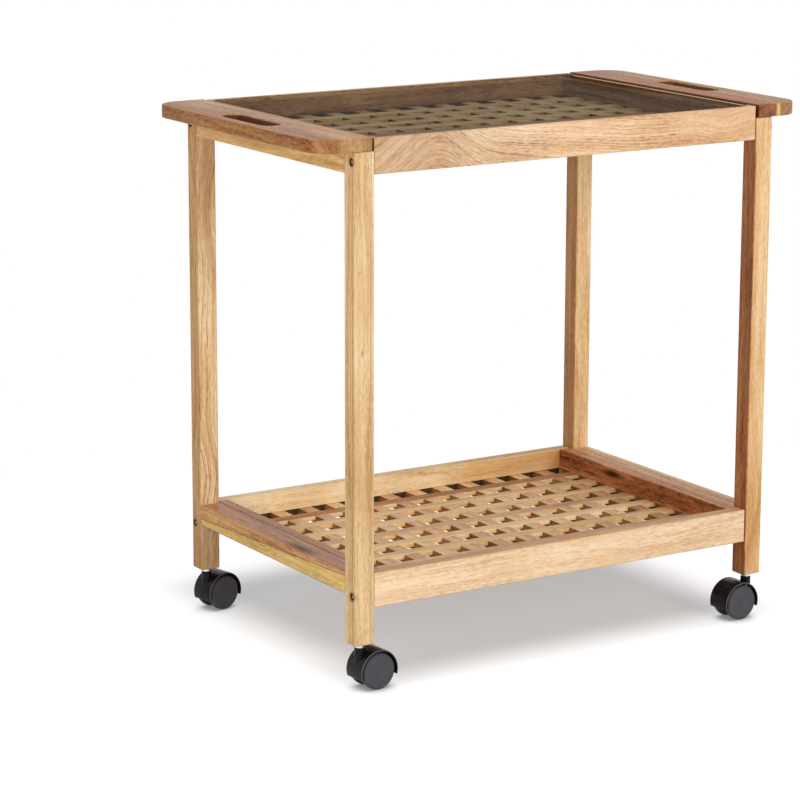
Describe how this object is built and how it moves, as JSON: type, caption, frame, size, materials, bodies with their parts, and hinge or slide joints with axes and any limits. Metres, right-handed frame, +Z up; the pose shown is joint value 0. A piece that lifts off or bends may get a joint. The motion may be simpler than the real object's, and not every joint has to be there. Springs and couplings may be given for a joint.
{
  "type": "kitchen cart",
  "caption": "Low wooden kitchen cart: two end frames with slotted handle boards, two slatted trays, a smoked glass top panel and twin-wheel swivel casters.",
  "frame": {"origin": "on the floor, under the middle of the cart", "axes": "+X along the cart to its right end, +Y from the front to the back, +Z up"},
  "size_m": [0.66, 0.3987, 0.62],
  "materials": {
    "leg_wood": "oiled",
    "rail_wood": "oiled",
    "board_wood": "oiled",
    "slat_wood": "oiled",
    "smoked_glass": "smoked, clear and flat",
    "bright_steel": "bright plated",
    "black_plastic": "semi-gloss moulded",
    "grey_plastic": "matte moulded"
  },
  "bodies": {
    "cart": {"left_front_leg": "leg_wood", "left_rear_leg": "leg_wood", "right_front_leg": "leg_wood", "right_rear_leg": "leg_wood", "left_lower_end_rail": "leg_wood", "left_upper_end_rail": "leg_wood", "right_lower_end_rail": "leg_wood", "right_upper_end_rail": "leg_wood", "left_handle_board": "board_wood", "right_handle_board": "board_wood", "lower_front_rail": "rail_wood", "lower_rear_rail": "rail_wood", "lower_left_rail": "rail_wood", "lower_right_rail": "rail_wood", "upper_front_rail": "rail_wood", "upper_rear_rail": "rail_wood", "upper_left_rail": "rail_wood", "upper_right_rail": "rail_wood", "lower_lattice": "slat_wood", "upper_lattice": "slat_wood", "glass_panel": "smoked_glass", "left_front_lower_bolt": "bright_steel", "left_front_upper_bolt": "bright_steel", "left_rear_lower_bolt": "bright_steel", "left_rear_upper_bolt": "bright_steel", "right_front_lower_bolt": "bright_steel", "right_front_upper_bolt": "bright_steel", "right_rear_lower_bolt": "bright_steel", "right_rear_upper_bolt": "bright_steel", "left_board_front_screw": "bright_steel", "left_board_rear_screw": "bright_steel", "right_board_front_screw": "bright_steel", "right_board_rear_screw": "bright_steel", "left_front_caster_socket": "bright_steel", "left_rear_caster_socket": "bright_steel", "right_front_caster_socket": "bright_steel", "right_rear_caster_socket": "bright_steel"},
    "left_front_caster": {"left_front_caster_stem": "bright_steel", "left_front_caster_hood": "black_plastic", "left_front_caster_axle": "bright_steel"},
    "left_front_right_wheel": {"left_front_caster_right_wheel": "grey_plastic"},
    "left_front_left_wheel": {"left_front_caster_left_wheel": "grey_plastic"},
    "left_rear_caster": {"left_rear_caster_stem": "bright_steel", "left_rear_caster_hood": "black_plastic", "left_rear_caster_axle": "bright_steel"},
    "left_rear_right_wheel": {"left_rear_caster_right_wheel": "grey_plastic"},
    "left_rear_left_wheel": {"left_rear_caster_left_wheel": "grey_plastic"},
    "right_front_caster": {"right_front_caster_stem": "bright_steel", "right_front_caster_hood": "black_plastic", "right_front_caster_axle": "bright_steel"},
    "right_front_right_wheel": {"right_front_caster_right_wheel": "grey_plastic"},
    "right_front_left_wheel": {"right_front_caster_left_wheel": "grey_plastic"},
    "right_rear_caster": {"right_rear_caster_stem": "bright_steel", "right_rear_caster_hood": "black_plastic", "right_rear_caster_axle": "bright_steel"},
    "right_rear_right_wheel": {"right_rear_caster_right_wheel": "grey_plastic"},
    "right_rear_left_wheel": {"right_rear_caster_left_wheel": "grey_plastic"}
  },
  "joints": [
    {"name": "left_front_swivel", "type": "hinge", "parent": "cart", "child": "left_front_caster", "pos_m": [-0.27175, -0.17875, 0.0535], "axis": [0, 0, 1], "continuous": true},
    {"name": "left_front_right_wheel_spin", "type": "hinge", "parent": "left_front_caster", "child": "left_front_right_wheel", "pos_m": [-0.25477, -0.17786, 0.02112], "axis": [-0.0523, 0.9986, 0], "continuous": true},
    {"name": "left_front_left_wheel_spin", "type": "hinge", "parent": "left_front_caster", "child": "left_front_left_wheel", "pos_m": [-0.25477, -0.17786, 0.02112], "axis": [-0.0523, 0.9986, 0], "continuous": true},
    {"name": "left_rear_swivel", "type": "hinge", "parent": "cart", "child": "left_rear_caster", "pos_m": [-0.27175, 0.17875, 0.0535], "axis": [0, 0, 1], "continuous": true},
    {"name": "left_rear_right_wheel_spin", "type": "hinge", "parent": "left_rear_caster", "child": "left_rear_right_wheel", "pos_m": [-0.25506, 0.18199, 0.02112], "axis": [-0.1908, 0.9816, 0], "continuous": true},
    {"name": "left_rear_left_wheel_spin", "type": "hinge", "parent": "left_rear_caster", "child": "left_rear_left_wheel", "pos_m": [-0.25506, 0.18199, 0.02112], "axis": [-0.1908, 0.9816, 0], "continuous": true},
    {"name": "right_front_swivel", "type": "hinge", "parent": "cart", "child": "right_front_caster", "pos_m": [0.27175, -0.17875, 0.0535], "axis": [0, 0, 1], "continuous": true},
    {"name": "right_front_right_wheel_spin", "type": "hinge", "parent": "right_front_caster", "child": "right_front_right_wheel", "pos_m": [0.25476, -0.17934, 0.02112], "axis": [0.0349, -0.9994, 0], "continuous": true},
    {"name": "right_front_left_wheel_spin", "type": "hinge", "parent": "right_front_caster", "child": "right_front_left_wheel", "pos_m": [0.25476, -0.17934, 0.02112], "axis": [0.0349, -0.9994, 0], "continuous": true},
    {"name": "right_rear_swivel", "type": "hinge", "parent": "cart", "child": "right_rear_caster", "pos_m": [0.27175, 0.17875, 0.0535], "axis": [0, 0, 1], "continuous": true},
    {"name": "right_rear_right_wheel_spin", "type": "hinge", "parent": "right_rear_caster", "child": "right_rear_right_wheel", "pos_m": [0.25476, 0.17816, 0.02112], "axis": [0.0349, -0.9994, 0], "continuous": true},
    {"name": "right_rear_left_wheel_spin", "type": "hinge", "parent": "right_rear_caster", "child": "right_rear_left_wheel", "pos_m": [0.25476, 0.17816, 0.02112], "axis": [0.0349, -0.9994, 0], "continuous": true}
  ]
}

* **What is asked**: Using the listing above, reproduce each line without omission.

* **Completed exercise**:
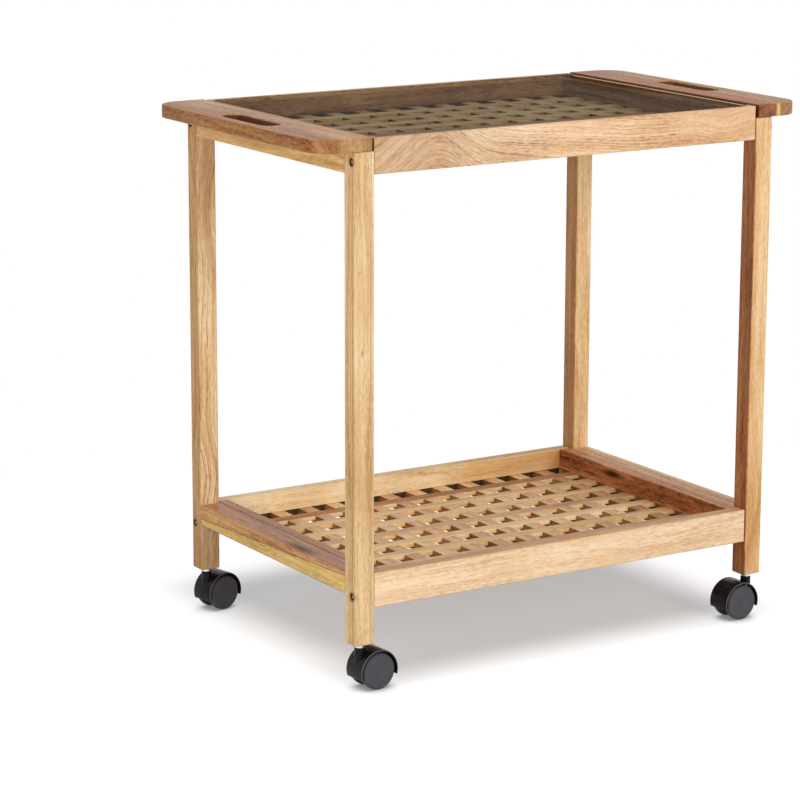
Describe how this object is built and how it moves, as JSON: type, caption, frame, size, materials, bodies with their parts, and hinge or slide joints with axes and any limits. Metres, right-handed frame, +Z up; the pose shown is joint value 0. A piece that lifts off or bends may get a joint. The motion may be simpler than the real object's, and not every joint has to be there. Springs and couplings may be given for a joint.
{
  "type": "kitchen cart",
  "caption": "Low wooden kitchen cart: two end frames with slotted handle boards, two slatted trays, a smoked glass top panel and twin-wheel swivel casters.",
  "frame": {"origin": "on the floor, under the middle of the cart", "axes": "+X along the cart to its right end, +Y from the front to the back, +Z up"},
  "size_m": [0.66, 0.3987, 0.62],
  "materials": {
    "leg_wood": "oiled",
    "rail_wood": "oiled",
    "board_wood": "oiled",
    "slat_wood": "oiled",
    "smoked_glass": "smoked, clear and flat",
    "bright_steel": "bright plated",
    "black_plastic": "semi-gloss moulded",
    "grey_plastic": "matte moulded"
  },
  "bodies": {
    "cart": {"left_front_leg": "leg_wood", "left_rear_leg": "leg_wood", "right_front_leg": "leg_wood", "right_rear_leg": "leg_wood", "left_lower_end_rail": "leg_wood", "left_upper_end_rail": "leg_wood", "right_lower_end_rail": "leg_wood", "right_upper_end_rail": "leg_wood", "left_handle_board": "board_wood", "right_handle_board": "board_wood", "lower_front_rail": "rail_wood", "lower_rear_rail": "rail_wood", "lower_left_rail": "rail_wood", "lower_right_rail": "rail_wood", "upper_front_rail": "rail_wood", "upper_rear_rail": "rail_wood", "upper_left_rail": "rail_wood", "upper_right_rail": "rail_wood", "lower_lattice": "slat_wood", "upper_lattice": "slat_wood", "glass_panel": "smoked_glass", "left_front_lower_bolt": "bright_steel", "left_front_upper_bolt": "bright_steel", "left_rear_lower_bolt": "bright_steel", "left_rear_upper_bolt": "bright_steel", "right_front_lower_bolt": "bright_steel", "right_front_upper_bolt": "bright_steel", "right_rear_lower_bolt": "bright_steel", "right_rear_upper_bolt": "bright_steel", "left_board_front_screw": "bright_steel", "left_board_rear_screw": "bright_steel", "right_board_front_screw": "bright_steel", "right_board_rear_screw": "bright_steel", "left_front_caster_socket": "bright_steel", "left_rear_caster_socket": "bright_steel", "right_front_caster_socket": "bright_steel", "right_rear_caster_socket": "bright_steel"},
    "left_front_caster": {"left_front_caster_stem": "bright_steel", "left_front_caster_hood": "black_plastic", "left_front_caster_axle": "bright_steel"},
    "left_front_right_wheel": {"left_front_caster_right_wheel": "grey_plastic"},
    "left_front_left_wheel": {"left_front_caster_left_wheel": "grey_plastic"},
    "left_rear_caster": {"left_rear_caster_stem": "bright_steel", "left_rear_caster_hood": "black_plastic", "left_rear_caster_axle": "bright_steel"},
    "left_rear_right_wheel": {"left_rear_caster_right_wheel": "grey_plastic"},
    "left_rear_left_wheel": {"left_rear_caster_left_wheel": "grey_plastic"},
    "right_front_caster": {"right_front_caster_stem": "bright_steel", "right_front_caster_hood": "black_plastic", "right_front_caster_axle": "bright_steel"},
    "right_front_right_wheel": {"right_front_caster_right_wheel": "grey_plastic"},
    "right_front_left_wheel": {"right_front_caster_left_wheel": "grey_plastic"},
    "right_rear_caster": {"right_rear_caster_stem": "bright_steel", "right_rear_caster_hood": "black_plastic", "right_rear_caster_axle": "bright_steel"},
    "right_rear_right_wheel": {"right_rear_caster_right_wheel": "grey_plastic"},
    "right_rear_left_wheel": {"right_rear_caster_left_wheel": "grey_plastic"}
  },
  "joints": [
    {"name": "left_front_swivel", "type": "hinge", "parent": "cart", "child": "left_front_caster", "pos_m": [-0.27175, -0.17875, 0.0535], "axis": [0, 0, 1], "continuous": true},
    {"name": "left_front_right_wheel_spin", "type": "hinge", "parent": "left_front_caster", "child": "left_front_right_wheel", "pos_m": [-0.25477, -0.17786, 0.02112], "axis": [-0.0523, 0.9986, 0], "continuous": true},
    {"name": "left_front_left_wheel_spin", "type": "hinge", "parent": "left_front_caster", "child": "left_front_left_wheel", "pos_m": [-0.25477, -0.17786, 0.02112], "axis": [-0.0523, 0.9986, 0], "continuous": true},
    {"name": "left_rear_swivel", "type": "hinge", "parent": "cart", "child": "left_rear_caster", "pos_m": [-0.27175, 0.17875, 0.0535], "axis": [0, 0, 1], "continuous": true},
    {"name": "left_rear_right_wheel_spin", "type": "hinge", "parent": "left_rear_caster", "child": "left_rear_right_wheel", "pos_m": [-0.25506, 0.18199, 0.02112], "axis": [-0.1908, 0.9816, 0], "continuous": true},
    {"name": "left_rear_left_wheel_spin", "type": "hinge", "parent": "left_rear_caster", "child": "left_rear_left_wheel", "pos_m": [-0.25506, 0.18199, 0.02112], "axis": [-0.1908, 0.9816, 0], "continuous": true},
    {"name": "right_front_swivel", "type": "hinge", "parent": "cart", "child": "right_front_caster", "pos_m": [0.27175, -0.17875, 0.0535], "axis": [0, 0, 1], "continuous": true},
    {"name": "right_front_right_wheel_spin", "type": "hinge", "parent": "right_front_caster", "child": "right_front_right_wheel", "pos_m": [0.25476, -0.17934, 0.02112], "axis": [0.0349, -0.9994, 0], "continuous": true},
    {"name": "right_front_left_wheel_spin", "type": "hinge", "parent": "right_front_caster", "child": "right_front_left_wheel", "pos_m": [0.25476, -0.17934, 0.02112], "axis": [0.0349, -0.9994, 0], "continuous": true},
    {"name": "right_rear_swivel", "type": "hinge", "parent": "cart", "child": "right_rear_caster", "pos_m": [0.27175, 0.17875, 0.0535], "axis": [0, 0, 1], "continuous": true},
    {"name": "right_rear_right_wheel_spin", "type": "hinge", "parent": "right_rear_caster", "child": "right_rear_right_wheel", "pos_m": [0.25476, 0.17816, 0.02112], "axis": [0.0349, -0.9994, 0], "continuous": true},
    {"name": "right_rear_left_wheel_spin", "type": "hinge", "parent": "right_rear_caster", "child": "right_rear_left_wheel", "pos_m": [0.25476, 0.17816, 0.02112], "axis": [0.0349, -0.9994, 0], "continuous": true}
  ]
}